WHAT NEEDS TO BE DONE =
Write the listing out again, all of it, word for word.

STORED DATA =
= = =

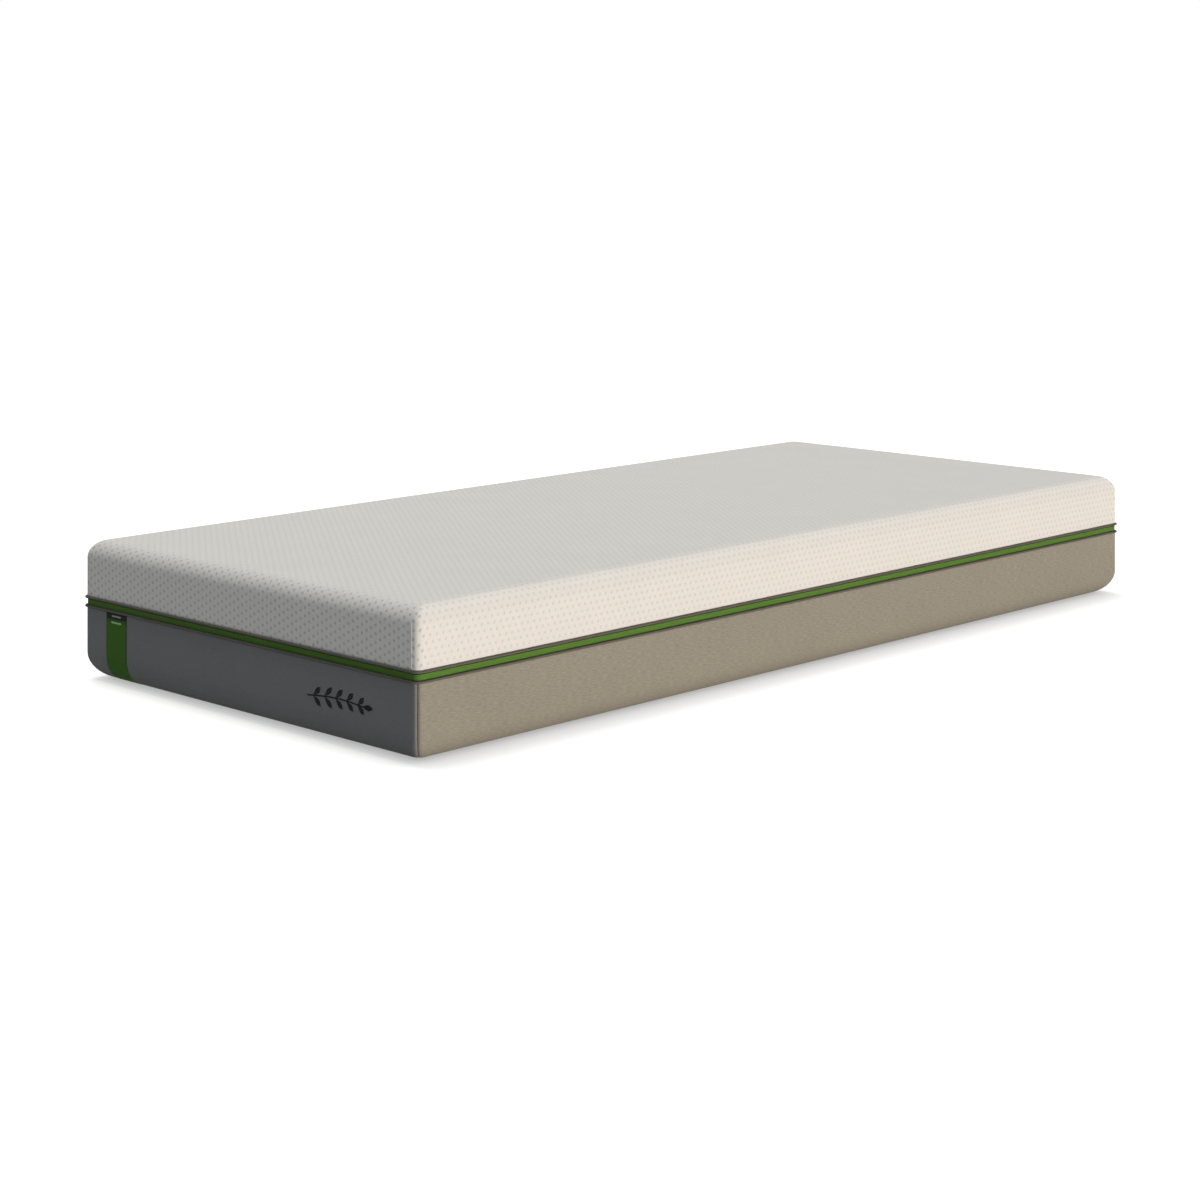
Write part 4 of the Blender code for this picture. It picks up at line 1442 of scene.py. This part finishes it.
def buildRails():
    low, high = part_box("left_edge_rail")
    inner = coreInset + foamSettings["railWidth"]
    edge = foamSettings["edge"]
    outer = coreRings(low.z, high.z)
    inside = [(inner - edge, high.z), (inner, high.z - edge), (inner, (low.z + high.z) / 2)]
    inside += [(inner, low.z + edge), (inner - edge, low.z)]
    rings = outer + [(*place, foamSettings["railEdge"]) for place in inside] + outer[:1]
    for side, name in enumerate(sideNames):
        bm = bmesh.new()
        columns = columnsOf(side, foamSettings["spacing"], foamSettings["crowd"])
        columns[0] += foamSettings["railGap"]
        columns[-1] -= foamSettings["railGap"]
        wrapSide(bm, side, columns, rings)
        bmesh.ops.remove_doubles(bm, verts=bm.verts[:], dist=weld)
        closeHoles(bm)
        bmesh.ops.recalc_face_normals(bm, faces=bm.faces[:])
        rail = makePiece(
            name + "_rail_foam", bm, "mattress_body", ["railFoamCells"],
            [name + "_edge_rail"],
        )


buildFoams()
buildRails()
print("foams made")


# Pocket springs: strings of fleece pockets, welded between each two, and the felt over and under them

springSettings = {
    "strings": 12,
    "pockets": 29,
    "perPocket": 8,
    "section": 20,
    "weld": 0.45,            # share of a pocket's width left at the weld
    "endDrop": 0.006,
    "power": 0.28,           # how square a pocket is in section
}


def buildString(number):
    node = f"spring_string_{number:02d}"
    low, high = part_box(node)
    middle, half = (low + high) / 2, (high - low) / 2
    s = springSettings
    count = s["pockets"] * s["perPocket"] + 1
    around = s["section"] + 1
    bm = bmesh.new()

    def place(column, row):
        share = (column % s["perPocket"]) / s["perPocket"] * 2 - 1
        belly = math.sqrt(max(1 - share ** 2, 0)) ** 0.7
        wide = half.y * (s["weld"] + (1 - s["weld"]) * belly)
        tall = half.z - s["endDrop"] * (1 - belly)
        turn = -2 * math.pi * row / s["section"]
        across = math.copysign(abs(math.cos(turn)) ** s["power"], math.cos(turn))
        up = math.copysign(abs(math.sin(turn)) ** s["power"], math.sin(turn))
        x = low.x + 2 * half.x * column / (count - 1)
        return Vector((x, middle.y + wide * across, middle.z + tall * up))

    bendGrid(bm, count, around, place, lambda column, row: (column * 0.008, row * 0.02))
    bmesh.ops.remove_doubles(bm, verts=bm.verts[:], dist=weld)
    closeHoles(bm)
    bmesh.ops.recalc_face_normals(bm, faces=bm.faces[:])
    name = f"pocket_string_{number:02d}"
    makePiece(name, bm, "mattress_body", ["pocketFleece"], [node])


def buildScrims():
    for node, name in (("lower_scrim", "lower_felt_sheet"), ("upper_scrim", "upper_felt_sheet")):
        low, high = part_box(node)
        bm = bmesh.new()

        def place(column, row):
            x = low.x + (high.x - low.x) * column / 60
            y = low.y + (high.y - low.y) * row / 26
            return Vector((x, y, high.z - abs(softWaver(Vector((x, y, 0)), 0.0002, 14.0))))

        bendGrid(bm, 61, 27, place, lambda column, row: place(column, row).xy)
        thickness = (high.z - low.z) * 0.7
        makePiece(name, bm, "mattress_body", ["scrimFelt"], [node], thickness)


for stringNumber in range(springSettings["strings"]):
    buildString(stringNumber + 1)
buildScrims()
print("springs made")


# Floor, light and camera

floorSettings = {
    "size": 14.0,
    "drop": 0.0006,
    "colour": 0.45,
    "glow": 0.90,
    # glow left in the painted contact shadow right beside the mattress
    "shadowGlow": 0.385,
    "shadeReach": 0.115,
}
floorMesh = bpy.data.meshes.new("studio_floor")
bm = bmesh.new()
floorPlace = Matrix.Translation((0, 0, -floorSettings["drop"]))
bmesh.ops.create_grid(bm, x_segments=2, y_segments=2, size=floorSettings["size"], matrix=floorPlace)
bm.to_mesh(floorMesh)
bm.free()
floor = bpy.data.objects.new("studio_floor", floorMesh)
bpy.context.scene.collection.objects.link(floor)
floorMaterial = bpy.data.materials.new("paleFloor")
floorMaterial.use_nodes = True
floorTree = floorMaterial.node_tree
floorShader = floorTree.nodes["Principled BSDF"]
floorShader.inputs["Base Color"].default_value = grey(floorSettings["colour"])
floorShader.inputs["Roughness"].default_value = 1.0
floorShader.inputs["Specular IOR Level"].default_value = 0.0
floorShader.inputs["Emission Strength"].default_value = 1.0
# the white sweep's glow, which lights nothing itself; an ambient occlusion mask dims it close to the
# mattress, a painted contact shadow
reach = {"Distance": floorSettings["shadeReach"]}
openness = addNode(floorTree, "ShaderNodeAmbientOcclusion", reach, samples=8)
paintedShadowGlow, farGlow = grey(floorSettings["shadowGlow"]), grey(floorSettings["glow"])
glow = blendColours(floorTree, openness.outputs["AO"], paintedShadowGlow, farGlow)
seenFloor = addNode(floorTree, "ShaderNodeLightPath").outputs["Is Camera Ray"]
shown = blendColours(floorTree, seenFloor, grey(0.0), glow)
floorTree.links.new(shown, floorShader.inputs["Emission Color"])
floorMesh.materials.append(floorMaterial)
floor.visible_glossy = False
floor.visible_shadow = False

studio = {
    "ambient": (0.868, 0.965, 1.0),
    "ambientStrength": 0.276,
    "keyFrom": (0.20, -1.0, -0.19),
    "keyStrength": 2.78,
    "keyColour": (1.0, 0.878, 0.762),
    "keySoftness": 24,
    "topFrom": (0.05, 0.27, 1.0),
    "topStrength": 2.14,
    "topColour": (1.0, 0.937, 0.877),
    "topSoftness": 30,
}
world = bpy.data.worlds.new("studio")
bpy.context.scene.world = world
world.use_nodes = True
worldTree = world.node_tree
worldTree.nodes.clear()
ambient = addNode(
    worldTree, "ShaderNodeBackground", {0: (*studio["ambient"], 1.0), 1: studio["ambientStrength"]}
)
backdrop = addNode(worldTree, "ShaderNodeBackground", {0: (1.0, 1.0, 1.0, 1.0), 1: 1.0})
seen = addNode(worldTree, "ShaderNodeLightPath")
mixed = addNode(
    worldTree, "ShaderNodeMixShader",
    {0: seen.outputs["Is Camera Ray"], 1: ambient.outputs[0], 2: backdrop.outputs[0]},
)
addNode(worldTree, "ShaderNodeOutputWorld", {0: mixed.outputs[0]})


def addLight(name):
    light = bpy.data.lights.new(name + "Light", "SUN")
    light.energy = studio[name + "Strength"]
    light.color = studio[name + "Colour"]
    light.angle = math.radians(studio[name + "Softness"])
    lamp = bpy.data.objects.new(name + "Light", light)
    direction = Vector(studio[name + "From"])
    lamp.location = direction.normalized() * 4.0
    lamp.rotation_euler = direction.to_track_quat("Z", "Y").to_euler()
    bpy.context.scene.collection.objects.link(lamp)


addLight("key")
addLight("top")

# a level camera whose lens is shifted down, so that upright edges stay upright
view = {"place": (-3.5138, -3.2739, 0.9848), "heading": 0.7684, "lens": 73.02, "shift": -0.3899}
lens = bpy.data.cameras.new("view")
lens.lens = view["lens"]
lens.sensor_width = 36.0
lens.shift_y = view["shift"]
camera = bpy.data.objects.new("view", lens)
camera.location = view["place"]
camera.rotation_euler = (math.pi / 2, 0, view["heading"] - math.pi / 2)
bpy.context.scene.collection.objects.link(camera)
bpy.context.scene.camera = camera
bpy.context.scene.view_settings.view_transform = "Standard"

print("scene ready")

= = =

EXPECTED ANSWER =
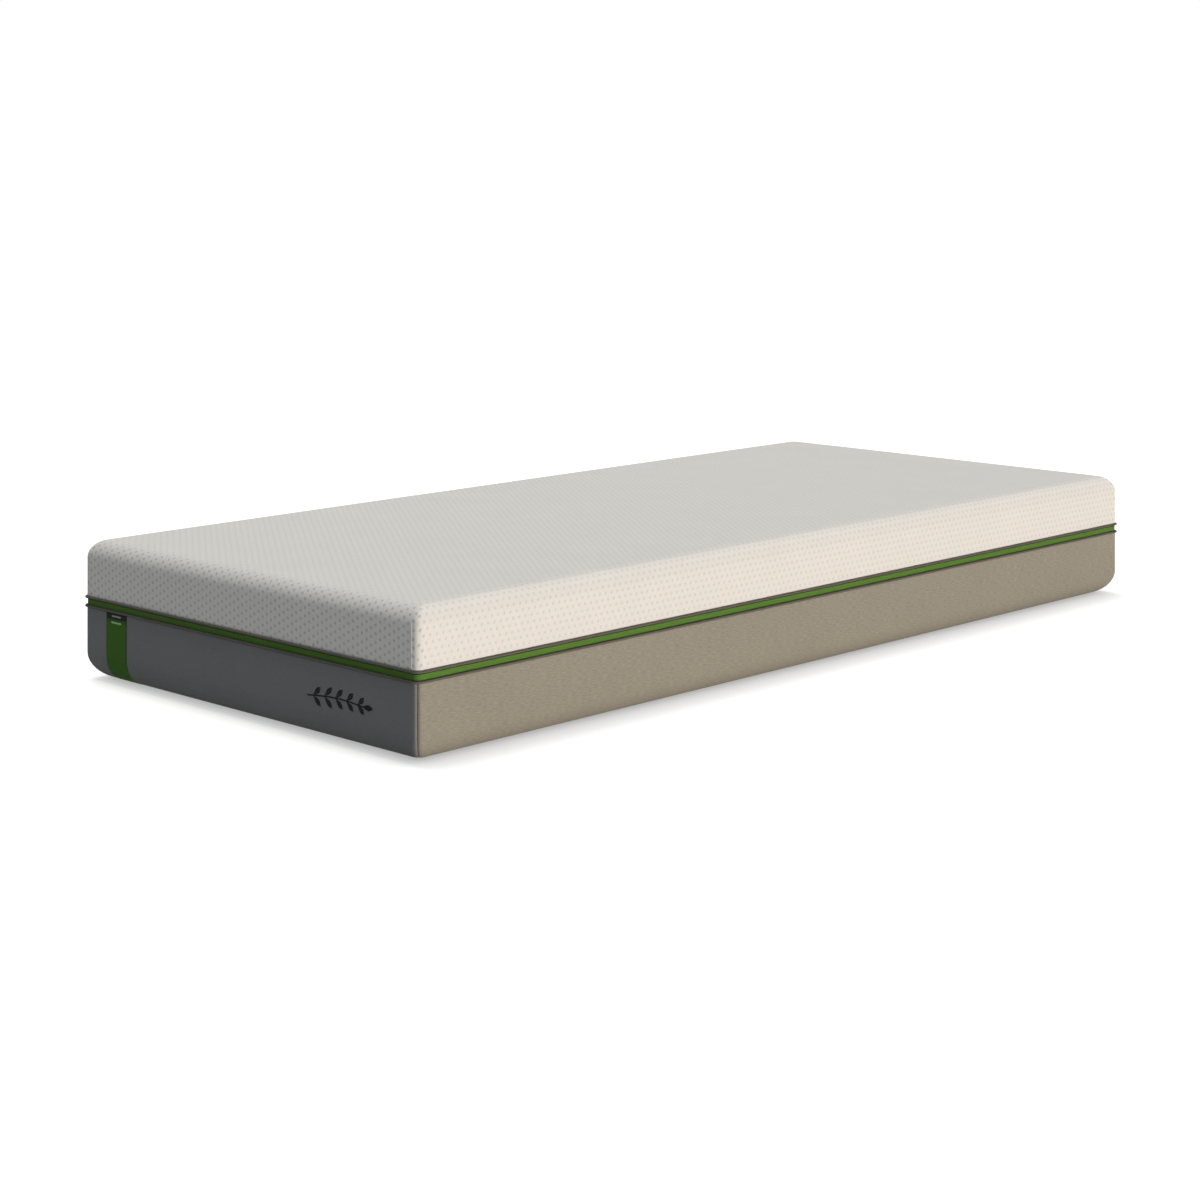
Write part 4 of the Blender code for this picture. It picks up at line 1442 of scene.py. This part finishes it.
def buildRails():
    low, high = part_box("left_edge_rail")
    inner = coreInset + foamSettings["railWidth"]
    edge = foamSettings["edge"]
    outer = coreRings(low.z, high.z)
    inside = [(inner - edge, high.z), (inner, high.z - edge), (inner, (low.z + high.z) / 2)]
    inside += [(inner, low.z + edge), (inner - edge, low.z)]
    rings = outer + [(*place, foamSettings["railEdge"]) for place in inside] + outer[:1]
    for side, name in enumerate(sideNames):
        bm = bmesh.new()
        columns = columnsOf(side, foamSettings["spacing"], foamSettings["crowd"])
        columns[0] += foamSettings["railGap"]
        columns[-1] -= foamSettings["railGap"]
        wrapSide(bm, side, columns, rings)
        bmesh.ops.remove_doubles(bm, verts=bm.verts[:], dist=weld)
        closeHoles(bm)
        bmesh.ops.recalc_face_normals(bm, faces=bm.faces[:])
        rail = makePiece(
            name + "_rail_foam", bm, "mattress_body", ["railFoamCells"],
            [name + "_edge_rail"],
        )


buildFoams()
buildRails()
print("foams made")


# Pocket springs: strings of fleece pockets, welded between each two, and the felt over and under them

springSettings = {
    "strings": 12,
    "pockets": 29,
    "perPocket": 8,
    "section": 20,
    "weld": 0.45,            # share of a pocket's width left at the weld
    "endDrop": 0.006,
    "power": 0.28,           # how square a pocket is in section
}


def buildString(number):
    node = f"spring_string_{number:02d}"
    low, high = part_box(node)
    middle, half = (low + high) / 2, (high - low) / 2
    s = springSettings
    count = s["pockets"] * s["perPocket"] + 1
    around = s["section"] + 1
    bm = bmesh.new()

    def place(column, row):
        share = (column % s["perPocket"]) / s["perPocket"] * 2 - 1
        belly = math.sqrt(max(1 - share ** 2, 0)) ** 0.7
        wide = half.y * (s["weld"] + (1 - s["weld"]) * belly)
        tall = half.z - s["endDrop"] * (1 - belly)
        turn = -2 * math.pi * row / s["section"]
        across = math.copysign(abs(math.cos(turn)) ** s["power"], math.cos(turn))
        up = math.copysign(abs(math.sin(turn)) ** s["power"], math.sin(turn))
        x = low.x + 2 * half.x * column / (count - 1)
        return Vector((x, middle.y + wide * across, middle.z + tall * up))

    bendGrid(bm, count, around, place, lambda column, row: (column * 0.008, row * 0.02))
    bmesh.ops.remove_doubles(bm, verts=bm.verts[:], dist=weld)
    closeHoles(bm)
    bmesh.ops.recalc_face_normals(bm, faces=bm.faces[:])
    name = f"pocket_string_{number:02d}"
    makePiece(name, bm, "mattress_body", ["pocketFleece"], [node])


def buildScrims():
    for node, name in (("lower_scrim", "lower_felt_sheet"), ("upper_scrim", "upper_felt_sheet")):
        low, high = part_box(node)
        bm = bmesh.new()

        def place(column, row):
            x = low.x + (high.x - low.x) * column / 60
            y = low.y + (high.y - low.y) * row / 26
            return Vector((x, y, high.z - abs(softWaver(Vector((x, y, 0)), 0.0002, 14.0))))

        bendGrid(bm, 61, 27, place, lambda column, row: place(column, row).xy)
        thickness = (high.z - low.z) * 0.7
        makePiece(name, bm, "mattress_body", ["scrimFelt"], [node], thickness)


for stringNumber in range(springSettings["strings"]):
    buildString(stringNumber + 1)
buildScrims()
print("springs made")


# Floor, light and camera

floorSettings = {
    "size": 14.0,
    "drop": 0.0006,
    "colour": 0.45,
    "glow": 0.90,
    # glow left in the painted contact shadow right beside the mattress
    "shadowGlow": 0.385,
    "shadeReach": 0.115,
}
floorMesh = bpy.data.meshes.new("studio_floor")
bm = bmesh.new()
floorPlace = Matrix.Translation((0, 0, -floorSettings["drop"]))
bmesh.ops.create_grid(bm, x_segments=2, y_segments=2, size=floorSettings["size"], matrix=floorPlace)
bm.to_mesh(floorMesh)
bm.free()
floor = bpy.data.objects.new("studio_floor", floorMesh)
bpy.context.scene.collection.objects.link(floor)
floorMaterial = bpy.data.materials.new("paleFloor")
floorMaterial.use_nodes = True
floorTree = floorMaterial.node_tree
floorShader = floorTree.nodes["Principled BSDF"]
floorShader.inputs["Base Color"].default_value = grey(floorSettings["colour"])
floorShader.inputs["Roughness"].default_value = 1.0
floorShader.inputs["Specular IOR Level"].default_value = 0.0
floorShader.inputs["Emission Strength"].default_value = 1.0
# the white sweep's glow, which lights nothing itself; an ambient occlusion mask dims it close to the
# mattress, a painted contact shadow
reach = {"Distance": floorSettings["shadeReach"]}
openness = addNode(floorTree, "ShaderNodeAmbientOcclusion", reach, samples=8)
paintedShadowGlow, farGlow = grey(floorSettings["shadowGlow"]), grey(floorSettings["glow"])
glow = blendColours(floorTree, openness.outputs["AO"], paintedShadowGlow, farGlow)
seenFloor = addNode(floorTree, "ShaderNodeLightPath").outputs["Is Camera Ray"]
shown = blendColours(floorTree, seenFloor, grey(0.0), glow)
floorTree.links.new(shown, floorShader.inputs["Emission Color"])
floorMesh.materials.append(floorMaterial)
floor.visible_glossy = False
floor.visible_shadow = False

studio = {
    "ambient": (0.868, 0.965, 1.0),
    "ambientStrength": 0.276,
    "keyFrom": (0.20, -1.0, -0.19),
    "keyStrength": 2.78,
    "keyColour": (1.0, 0.878, 0.762),
    "keySoftness": 24,
    "topFrom": (0.05, 0.27, 1.0),
    "topStrength": 2.14,
    "topColour": (1.0, 0.937, 0.877),
    "topSoftness": 30,
}
world = bpy.data.worlds.new("studio")
bpy.context.scene.world = world
world.use_nodes = True
worldTree = world.node_tree
worldTree.nodes.clear()
ambient = addNode(
    worldTree, "ShaderNodeBackground", {0: (*studio["ambient"], 1.0), 1: studio["ambientStrength"]}
)
backdrop = addNode(worldTree, "ShaderNodeBackground", {0: (1.0, 1.0, 1.0, 1.0), 1: 1.0})
seen = addNode(worldTree, "ShaderNodeLightPath")
mixed = addNode(
    worldTree, "ShaderNodeMixShader",
    {0: seen.outputs["Is Camera Ray"], 1: ambient.outputs[0], 2: backdrop.outputs[0]},
)
addNode(worldTree, "ShaderNodeOutputWorld", {0: mixed.outputs[0]})


def addLight(name):
    light = bpy.data.lights.new(name + "Light", "SUN")
    light.energy = studio[name + "Strength"]
    light.color = studio[name + "Colour"]
    light.angle = math.radians(studio[name + "Softness"])
    lamp = bpy.data.objects.new(name + "Light", light)
    direction = Vector(studio[name + "From"])
    lamp.location = direction.normalized() * 4.0
    lamp.rotation_euler = direction.to_track_quat("Z", "Y").to_euler()
    bpy.context.scene.collection.objects.link(lamp)


addLight("key")
addLight("top")

# a level camera whose lens is shifted down, so that upright edges stay upright
view = {"place": (-3.5138, -3.2739, 0.9848), "heading": 0.7684, "lens": 73.02, "shift": -0.3899}
lens = bpy.data.cameras.new("view")
lens.lens = view["lens"]
lens.sensor_width = 36.0
lens.shift_y = view["shift"]
camera = bpy.data.objects.new("view", lens)
camera.location = view["place"]
camera.rotation_euler = (math.pi / 2, 0, view["heading"] - math.pi / 2)
bpy.context.scene.collection.objects.link(camera)
bpy.context.scene.camera = camera
bpy.context.scene.view_settings.view_transform = "Standard"

print("scene ready")